When reading a novel by John Hawkes we become trapped in a very odd world. The land is menacing and unearthly. We are not quite sure what to make of it. It is modern yet primitive, somewhat familiar yet not completely within our grasp. We read on, hoping to come upon more recognizable features. The details accumulate, but they do not help us. Rather than add to our knowledge, they heighten the mystery, and further our disorientation. The few people who populate Hawkes's world seem to casually accept not only its weird landscapes but also its puzzling logic. They are not terribly phased by sudden horror and violence. They journey through their world as they would through a dream—momentarily shaken by terrifying incidents, but quick to recover, as if confident they can awaken from the nightmare any time they wish….
Hawkes may be more than a bit self-indulgent, but he can still produce nightmares of the very first order. He remains a unique talent in American fiction.
Ronald De Feo, in Saturday Review, October 23, 1971, pp. 92, 94.
Second Skin resembles The Lime Twig in its form. Both works are structured by Hawkes for a "psychological coherence." They consist primarily of dreamlike scenes or visualizations which are repeated in their varied forms until Hawkes' view of man's psychic world is completed. As readers, we may well tend to feel the scenes grow in intensity in each novel. On closer examination, however, we will probably agree this is not the case…. What in fact happens is that, as we work from sequence to sequence, we become more aware of the associations we are encountering in each. When we arrive at the novel's end, our education is complete. The meaning of the scenes, taken together, is quite clear. Through this method, Hawkes is able to retain a sense of closeness to the distortions of his psychic world and still make obvious to us, or "throw into new light," the potentials of that world. He succeeds in bringing conscious structure to his essentially unconscious material.
John C. Stubbs, "John Hawkes and the Dream-Work of The Lime Twig and Second Skin," in Literature and Psychology, Vol. XXI, No. 3, 1971, pp. 149-60.
[Reading] The Blood Oranges is like sinking ever deeper into a warm, damp bunch of highly-scented flowers Very sensuous, very lyrical but with no thorns on the roses. And there should be.
Roger Baker, in Books and Bookmen, December, 1971, p. 64.
With Hawkes, I confess, I am never very sure what is expected of me. I can play myth games if the occasion demands (the publicity releases and the jacket copy [for The Blood Oranges] seem to take the whole thing seriously) and if Hawkes insists (he sometimes does, as a few of the stage directions of his play indicate), but I cannot help feel that in this case the myth-maker is the butt of the joke.
Gerald Weales, in Hudson Review, Winter, 1971–72, p. 729.

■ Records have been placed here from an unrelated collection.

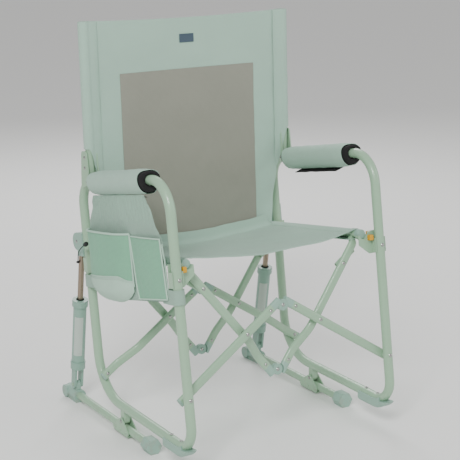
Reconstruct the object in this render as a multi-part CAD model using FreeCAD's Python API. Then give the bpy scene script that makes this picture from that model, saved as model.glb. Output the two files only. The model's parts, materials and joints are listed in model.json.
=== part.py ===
import FreeCAD, Part
import os
from math import atan2, cos, degrees, hypot, pi, radians, sin, tan

"""Camp rocking chair: two bent tube sides that stand on base bars through rocking
pivots and spring struts, joined by a front and a rear double scissor that fold flat.

Two sets of coordinates are used, both in millimetres with X across the chair.
Chair coordinates lie in the chair's own frame: Y runs rearward and Z up along the
posts, from the front lower arm pivot.  Floor coordinates have Z = 0 on the floor and
Y = 0 over the rocking pivots; place() leans chair coordinates back into them.
"""

# ---------------------------------------------------------------- driving dimensions
POST_X = 265.0            # side frame tube centre, from the middle of the chair
LEAN = 8.5                # degrees that the chair leans back on its base bars
ARM_PIVOT_HEIGHT = 184.0  # front lower arm pivot above the floor
ROCK_PIVOT_REAR = 311.0   # rocking pivot, behind the front face of the posts
ROCK_PIVOT_HEIGHT = 36.0

TUBE_R = 11.0             # side frame tube
TUBE_WALL = 1.2
POST_Y = 11.0             # front post centre
ARM_WIDE = 20.0           # flat-oval scissor arm
ARM_DEEP = 12.0
ARM_WALL = 1.2
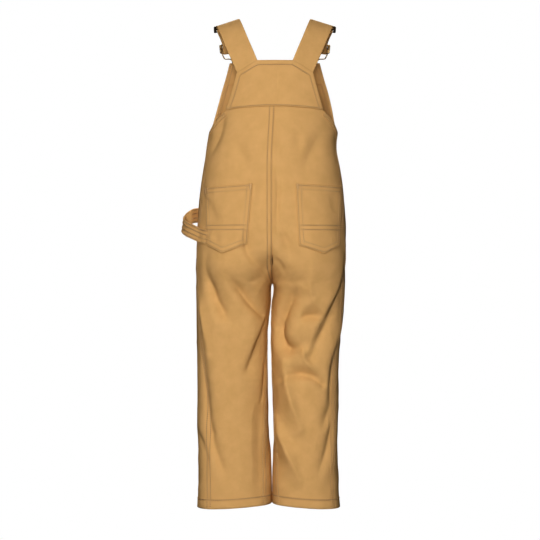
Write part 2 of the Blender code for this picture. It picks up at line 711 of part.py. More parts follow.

If you wish to understand John Hawkes, a painter friend once told me, think of Brueghel. It was all my friend had to say on the subject but it was enough. Almost immediately the Hawkes' novel I was then reading snapped into focus: the quick scenes, the small characters, non-existent psychology, might-makes-right morality, the plot that was no plot at all but a kind of rhythm or dance. It seemed that all these effects were the result of a certain medieval distance, of a certain kind of hovering point-of-view that is one of the trademarks of the great Flemish painter. And this insight led to another; that, as with Brueghel, there is a beauty in this terrible world, a beauty the painter expresses in color and that Hawkes is able to do through description, his ability to describe painfully vivid scenes and, at certain moments, even to share that ability with his characters.
Earl Ganz, in Mediterranean Review, Winter, 1972, p. 42.